Wreaths were laid in tribute to those who lost their lives at the Monument to the Ghetto Heroes by surviving Warsaw Ghetto insurgents, the Polish and Israeli presidents, both houses of the Polish parliament, the Polish government, the diplomatic corps, the Polish armed forces, the governor of Mazovia province, the City of Warsaw, Jewish and war veteran organizations, mayors of Polish and other European cities, and Polish and Israeli school children.
The Warsaw Ghetto Uprising began on the eve of Passover, April 19, 1943 when German forces entered the ghetto with orders to take it down. Around 1,000 poorly armed insurgents died fighting more than 2,000 German soldiers, SS troops, Gestapo police, Ukrainian troops, and Latvian and Lithuanian auxiliary police.
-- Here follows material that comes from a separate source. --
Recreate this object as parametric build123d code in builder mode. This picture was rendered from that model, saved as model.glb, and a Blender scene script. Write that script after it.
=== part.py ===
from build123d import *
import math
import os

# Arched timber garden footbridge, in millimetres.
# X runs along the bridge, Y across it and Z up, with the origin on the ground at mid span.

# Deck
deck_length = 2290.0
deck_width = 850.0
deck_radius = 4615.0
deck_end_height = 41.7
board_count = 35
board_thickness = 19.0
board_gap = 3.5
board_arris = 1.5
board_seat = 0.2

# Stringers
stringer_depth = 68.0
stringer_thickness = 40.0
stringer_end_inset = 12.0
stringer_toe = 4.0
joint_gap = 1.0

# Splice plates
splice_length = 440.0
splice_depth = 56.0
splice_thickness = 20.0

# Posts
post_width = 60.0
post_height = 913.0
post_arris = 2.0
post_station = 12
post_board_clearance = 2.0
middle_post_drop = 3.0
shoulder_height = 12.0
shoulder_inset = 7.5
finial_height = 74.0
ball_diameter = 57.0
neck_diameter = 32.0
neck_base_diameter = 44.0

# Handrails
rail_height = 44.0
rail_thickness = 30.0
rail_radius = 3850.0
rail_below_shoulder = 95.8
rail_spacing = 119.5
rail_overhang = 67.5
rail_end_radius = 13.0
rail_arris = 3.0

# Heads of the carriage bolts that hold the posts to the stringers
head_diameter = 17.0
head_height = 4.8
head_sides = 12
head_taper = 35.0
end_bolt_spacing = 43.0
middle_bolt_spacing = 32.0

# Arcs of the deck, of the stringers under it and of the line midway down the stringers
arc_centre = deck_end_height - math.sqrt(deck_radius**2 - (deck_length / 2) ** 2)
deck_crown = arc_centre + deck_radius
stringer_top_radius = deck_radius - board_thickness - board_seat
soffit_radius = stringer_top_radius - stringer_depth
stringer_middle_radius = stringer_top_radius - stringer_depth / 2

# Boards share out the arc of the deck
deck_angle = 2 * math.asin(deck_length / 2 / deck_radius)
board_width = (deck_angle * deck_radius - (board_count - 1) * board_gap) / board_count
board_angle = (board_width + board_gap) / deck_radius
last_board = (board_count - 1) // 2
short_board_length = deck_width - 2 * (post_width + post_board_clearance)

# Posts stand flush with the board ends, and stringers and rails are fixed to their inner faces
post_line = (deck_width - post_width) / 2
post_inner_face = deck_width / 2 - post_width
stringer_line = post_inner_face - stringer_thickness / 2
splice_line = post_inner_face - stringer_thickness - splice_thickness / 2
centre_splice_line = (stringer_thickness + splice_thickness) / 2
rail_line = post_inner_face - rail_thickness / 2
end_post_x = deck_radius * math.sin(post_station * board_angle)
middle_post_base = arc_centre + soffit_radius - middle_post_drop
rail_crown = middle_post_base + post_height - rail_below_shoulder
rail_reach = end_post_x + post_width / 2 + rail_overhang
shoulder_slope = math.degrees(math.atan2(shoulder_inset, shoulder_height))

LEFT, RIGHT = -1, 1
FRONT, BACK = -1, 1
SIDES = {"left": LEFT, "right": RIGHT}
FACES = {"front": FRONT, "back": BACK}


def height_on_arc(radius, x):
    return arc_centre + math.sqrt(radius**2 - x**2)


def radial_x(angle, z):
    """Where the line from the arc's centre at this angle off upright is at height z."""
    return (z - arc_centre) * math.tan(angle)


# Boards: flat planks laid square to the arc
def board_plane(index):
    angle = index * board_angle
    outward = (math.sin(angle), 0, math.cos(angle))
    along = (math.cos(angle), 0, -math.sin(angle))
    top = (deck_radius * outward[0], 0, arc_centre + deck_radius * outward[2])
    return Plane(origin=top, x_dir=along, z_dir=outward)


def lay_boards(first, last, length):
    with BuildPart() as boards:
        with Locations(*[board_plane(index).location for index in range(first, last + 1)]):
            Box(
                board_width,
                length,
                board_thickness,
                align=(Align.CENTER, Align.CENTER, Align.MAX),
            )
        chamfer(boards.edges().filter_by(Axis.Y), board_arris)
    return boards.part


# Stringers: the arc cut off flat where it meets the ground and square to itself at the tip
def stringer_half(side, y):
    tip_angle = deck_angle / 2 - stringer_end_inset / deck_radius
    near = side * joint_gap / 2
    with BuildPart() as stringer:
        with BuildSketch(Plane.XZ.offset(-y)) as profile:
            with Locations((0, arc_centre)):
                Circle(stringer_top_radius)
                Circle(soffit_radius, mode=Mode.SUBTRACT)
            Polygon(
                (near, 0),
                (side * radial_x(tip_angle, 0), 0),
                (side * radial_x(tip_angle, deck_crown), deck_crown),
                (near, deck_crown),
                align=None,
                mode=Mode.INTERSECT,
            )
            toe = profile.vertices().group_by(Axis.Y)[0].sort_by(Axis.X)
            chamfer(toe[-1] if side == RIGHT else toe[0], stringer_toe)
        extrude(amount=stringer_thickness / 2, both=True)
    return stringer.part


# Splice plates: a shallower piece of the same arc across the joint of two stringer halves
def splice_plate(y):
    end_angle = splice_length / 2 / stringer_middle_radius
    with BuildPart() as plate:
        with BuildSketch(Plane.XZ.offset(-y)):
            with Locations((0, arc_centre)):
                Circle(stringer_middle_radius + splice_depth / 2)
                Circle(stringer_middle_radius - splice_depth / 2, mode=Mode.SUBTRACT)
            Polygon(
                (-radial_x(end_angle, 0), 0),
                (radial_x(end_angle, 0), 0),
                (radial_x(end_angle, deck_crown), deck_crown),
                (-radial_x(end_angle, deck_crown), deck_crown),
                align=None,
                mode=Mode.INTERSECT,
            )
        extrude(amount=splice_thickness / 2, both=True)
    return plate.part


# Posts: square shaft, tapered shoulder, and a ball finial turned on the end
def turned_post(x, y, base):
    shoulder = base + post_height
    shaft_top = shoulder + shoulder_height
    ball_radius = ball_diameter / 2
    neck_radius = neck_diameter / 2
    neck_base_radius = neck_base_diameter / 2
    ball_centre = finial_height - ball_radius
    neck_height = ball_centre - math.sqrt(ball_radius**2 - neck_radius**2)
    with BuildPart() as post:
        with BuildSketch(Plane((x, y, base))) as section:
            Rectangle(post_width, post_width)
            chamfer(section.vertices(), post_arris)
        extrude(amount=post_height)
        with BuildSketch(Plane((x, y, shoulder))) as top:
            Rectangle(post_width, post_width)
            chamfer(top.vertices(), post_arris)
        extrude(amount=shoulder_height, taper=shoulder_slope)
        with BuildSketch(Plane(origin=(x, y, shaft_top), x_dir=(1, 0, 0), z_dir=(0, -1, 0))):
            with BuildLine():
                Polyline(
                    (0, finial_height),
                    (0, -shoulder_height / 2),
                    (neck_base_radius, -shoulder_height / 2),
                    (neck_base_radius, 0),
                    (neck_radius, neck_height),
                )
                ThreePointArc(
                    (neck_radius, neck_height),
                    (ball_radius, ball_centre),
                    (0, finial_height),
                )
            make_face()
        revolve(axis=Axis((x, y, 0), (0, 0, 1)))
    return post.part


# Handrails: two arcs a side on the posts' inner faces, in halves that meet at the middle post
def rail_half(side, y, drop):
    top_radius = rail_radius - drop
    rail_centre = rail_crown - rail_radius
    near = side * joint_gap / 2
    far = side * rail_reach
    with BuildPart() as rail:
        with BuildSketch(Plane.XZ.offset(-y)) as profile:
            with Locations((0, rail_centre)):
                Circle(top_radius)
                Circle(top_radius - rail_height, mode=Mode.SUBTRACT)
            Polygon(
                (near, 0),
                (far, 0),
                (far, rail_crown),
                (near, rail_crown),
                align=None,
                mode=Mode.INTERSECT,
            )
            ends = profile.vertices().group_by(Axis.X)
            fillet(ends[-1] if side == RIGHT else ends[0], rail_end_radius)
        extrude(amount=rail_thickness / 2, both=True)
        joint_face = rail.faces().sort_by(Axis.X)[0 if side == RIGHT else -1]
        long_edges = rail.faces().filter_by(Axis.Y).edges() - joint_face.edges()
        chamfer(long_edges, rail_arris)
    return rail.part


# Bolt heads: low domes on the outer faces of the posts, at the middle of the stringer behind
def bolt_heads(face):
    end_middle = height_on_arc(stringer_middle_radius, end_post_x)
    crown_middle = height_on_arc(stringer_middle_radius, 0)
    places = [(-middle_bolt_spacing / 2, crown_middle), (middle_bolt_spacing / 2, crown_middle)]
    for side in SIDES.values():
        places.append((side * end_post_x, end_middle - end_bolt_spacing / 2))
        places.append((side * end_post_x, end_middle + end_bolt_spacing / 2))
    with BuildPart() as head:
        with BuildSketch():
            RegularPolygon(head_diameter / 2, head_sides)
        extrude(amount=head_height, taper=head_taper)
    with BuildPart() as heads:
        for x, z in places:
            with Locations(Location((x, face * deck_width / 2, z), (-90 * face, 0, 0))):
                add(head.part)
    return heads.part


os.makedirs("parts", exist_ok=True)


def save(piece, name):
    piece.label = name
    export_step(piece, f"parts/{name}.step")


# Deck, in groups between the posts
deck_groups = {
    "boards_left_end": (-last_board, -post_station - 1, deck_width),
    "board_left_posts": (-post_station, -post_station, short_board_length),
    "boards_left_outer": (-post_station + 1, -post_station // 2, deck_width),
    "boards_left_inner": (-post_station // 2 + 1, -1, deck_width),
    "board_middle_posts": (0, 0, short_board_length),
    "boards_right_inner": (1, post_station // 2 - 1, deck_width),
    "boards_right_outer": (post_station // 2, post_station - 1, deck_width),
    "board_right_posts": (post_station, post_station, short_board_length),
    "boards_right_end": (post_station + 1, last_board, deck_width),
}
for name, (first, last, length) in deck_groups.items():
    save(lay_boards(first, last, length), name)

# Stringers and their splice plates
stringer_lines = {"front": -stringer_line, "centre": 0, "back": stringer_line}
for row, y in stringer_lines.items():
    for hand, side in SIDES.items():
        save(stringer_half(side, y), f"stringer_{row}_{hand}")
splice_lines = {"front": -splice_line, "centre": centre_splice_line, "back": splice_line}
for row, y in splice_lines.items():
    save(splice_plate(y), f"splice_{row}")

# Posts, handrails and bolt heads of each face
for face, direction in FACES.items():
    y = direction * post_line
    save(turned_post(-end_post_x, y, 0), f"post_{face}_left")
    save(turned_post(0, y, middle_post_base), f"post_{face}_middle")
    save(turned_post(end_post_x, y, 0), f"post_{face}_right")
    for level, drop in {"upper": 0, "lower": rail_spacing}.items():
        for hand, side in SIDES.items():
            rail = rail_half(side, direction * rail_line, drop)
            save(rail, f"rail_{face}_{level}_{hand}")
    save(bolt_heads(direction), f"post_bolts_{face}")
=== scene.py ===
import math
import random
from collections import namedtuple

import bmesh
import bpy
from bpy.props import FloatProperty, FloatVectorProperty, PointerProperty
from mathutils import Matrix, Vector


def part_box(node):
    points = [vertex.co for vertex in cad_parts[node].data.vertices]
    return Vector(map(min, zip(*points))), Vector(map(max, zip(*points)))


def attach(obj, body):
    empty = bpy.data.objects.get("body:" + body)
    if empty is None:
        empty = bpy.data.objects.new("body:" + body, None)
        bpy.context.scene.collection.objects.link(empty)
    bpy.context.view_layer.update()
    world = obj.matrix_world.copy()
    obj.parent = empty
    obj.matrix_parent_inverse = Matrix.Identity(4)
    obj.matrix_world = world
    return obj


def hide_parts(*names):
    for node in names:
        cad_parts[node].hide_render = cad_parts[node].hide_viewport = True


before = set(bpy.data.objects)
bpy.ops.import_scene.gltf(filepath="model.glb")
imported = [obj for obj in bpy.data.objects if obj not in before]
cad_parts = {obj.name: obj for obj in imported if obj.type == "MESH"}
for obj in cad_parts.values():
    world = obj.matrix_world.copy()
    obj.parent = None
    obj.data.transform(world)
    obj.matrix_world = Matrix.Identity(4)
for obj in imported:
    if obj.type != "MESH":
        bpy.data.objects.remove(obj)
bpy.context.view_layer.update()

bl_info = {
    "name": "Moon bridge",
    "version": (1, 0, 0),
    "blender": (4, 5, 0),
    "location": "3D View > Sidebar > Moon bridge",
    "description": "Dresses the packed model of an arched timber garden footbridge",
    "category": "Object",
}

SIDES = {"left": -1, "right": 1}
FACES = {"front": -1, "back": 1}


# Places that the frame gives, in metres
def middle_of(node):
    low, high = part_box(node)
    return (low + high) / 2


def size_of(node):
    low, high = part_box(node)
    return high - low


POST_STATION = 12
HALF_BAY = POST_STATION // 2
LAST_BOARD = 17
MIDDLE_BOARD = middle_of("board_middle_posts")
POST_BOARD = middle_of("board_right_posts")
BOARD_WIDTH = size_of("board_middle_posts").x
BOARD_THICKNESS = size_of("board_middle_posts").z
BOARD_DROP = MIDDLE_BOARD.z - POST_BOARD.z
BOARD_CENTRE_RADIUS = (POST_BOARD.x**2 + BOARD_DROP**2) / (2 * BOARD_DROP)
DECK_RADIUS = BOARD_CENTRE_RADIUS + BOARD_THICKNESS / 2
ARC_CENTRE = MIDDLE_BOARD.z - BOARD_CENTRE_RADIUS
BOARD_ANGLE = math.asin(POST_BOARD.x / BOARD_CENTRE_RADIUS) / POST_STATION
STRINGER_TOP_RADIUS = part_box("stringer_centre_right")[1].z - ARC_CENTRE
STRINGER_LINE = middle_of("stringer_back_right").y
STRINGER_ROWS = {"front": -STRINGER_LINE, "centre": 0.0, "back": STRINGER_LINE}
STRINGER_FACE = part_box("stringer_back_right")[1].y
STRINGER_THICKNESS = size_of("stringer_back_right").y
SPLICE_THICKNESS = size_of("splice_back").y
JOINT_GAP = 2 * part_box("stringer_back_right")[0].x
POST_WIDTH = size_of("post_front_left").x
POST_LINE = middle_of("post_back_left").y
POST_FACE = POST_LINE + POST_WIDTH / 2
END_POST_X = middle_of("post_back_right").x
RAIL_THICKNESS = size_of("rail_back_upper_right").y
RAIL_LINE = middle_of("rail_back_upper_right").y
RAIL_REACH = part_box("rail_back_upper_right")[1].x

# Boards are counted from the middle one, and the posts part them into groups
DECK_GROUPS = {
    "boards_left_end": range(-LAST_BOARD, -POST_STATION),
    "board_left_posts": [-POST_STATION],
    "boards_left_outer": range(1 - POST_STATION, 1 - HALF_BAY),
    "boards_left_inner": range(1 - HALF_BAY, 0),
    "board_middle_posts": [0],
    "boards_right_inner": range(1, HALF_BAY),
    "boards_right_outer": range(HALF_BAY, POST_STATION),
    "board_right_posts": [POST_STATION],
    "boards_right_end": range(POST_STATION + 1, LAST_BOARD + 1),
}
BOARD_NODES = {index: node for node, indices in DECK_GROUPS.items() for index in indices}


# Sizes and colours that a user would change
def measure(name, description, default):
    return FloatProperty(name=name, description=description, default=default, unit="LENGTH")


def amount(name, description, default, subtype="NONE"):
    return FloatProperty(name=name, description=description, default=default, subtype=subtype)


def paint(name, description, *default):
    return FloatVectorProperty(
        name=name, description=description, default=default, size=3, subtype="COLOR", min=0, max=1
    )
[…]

The German forces had tanks and artillery at their disposal. The Jewish fighters received limited assistance from the Polish underground, which itself was poorly equipped compared to the Germans.
SS commander Jürgen Stroop declared the uprising suppressed May 16, although sporadic fighting continued into June, and ordered his troops to blow up the Great Synagogue on Tłomockie Street. Stroop's final report claimed that more than 56,000 Jews had been killed or captured.
Around 6,000 people died in the fighting or from the fires in the buildings the Germans had set alight to smoke them out. Around 7,000 people were killed in the ghetto and another 7,000 were sent to Treblinka. The remaining 36,000 or so were deported to other camps, mainly Auschwitz and Majdanek, where most of them perished.